Anyway, I have a more action-y opening now, and one that I think will be more enticing to readers. All I did was take the last scene from chapter two and move it to the first scene in chapter one. I'll have to rearrange some of my earlier scenes around to make it fit, but I'm much happier with my beginning now. Plus, by switching these opening scenes around, I've added to my main character's motivation (which was another thing I was struggling with). And I actually want to work on it for a change, rather than just going, yeah, I really need to finish that.

I guess I'm just trying to say that I like agent blogs that talk about the rules and I like reading threads on message boards that talk about the rules. Because even thought I've been writing for a while now, and I even minored in creative writing at college, I'm still learning.
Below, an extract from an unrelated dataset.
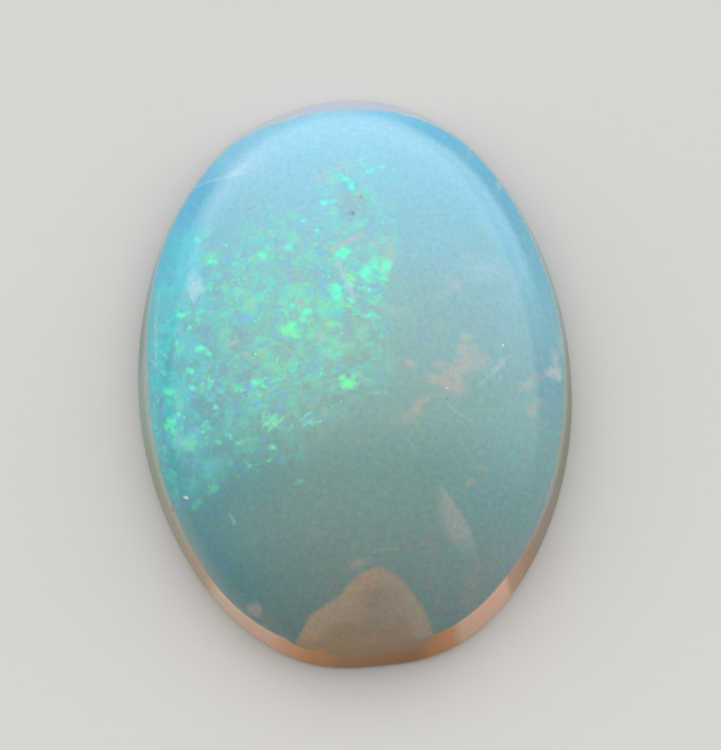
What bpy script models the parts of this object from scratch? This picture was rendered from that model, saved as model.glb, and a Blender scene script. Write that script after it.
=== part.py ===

I usually don't pay attention to the rules while I write, but reading other people's blogs and message board posts helps me understand why something I did didn't work so that I can fix it into something that does work.

Critiques

Reading this thread at the Absolute Write Water Cooler reminds me of one of my creative writing classes in college where my husband said he didn't like what I wrote and thought it could have been a lot better, then proceeded to list all the things he didn't like about it and why. Then all the girls in our class were like, but you're her husband, aren't you only supposed to say nice things about her? And my husband was like, not if I actually want her to improve her writing.

I almost always show my writing to my husband first just because I know he won't sugar-coat anything. He's not afraid to tell me what sucks, what doesn't work for him, where I'm being lazy and not writing at my best, or where my MC is being too passive. He's also not afraid to tell me what he likes.

I can always go to him for brainstorming. And he's not afraid to tell me if something's really stupid. Though there've been time when he'll later tell me this really cool idea and I'll have to remind him that he thought it was stupid when I first mentioned it. Of course, he doesn't think it's stupid now.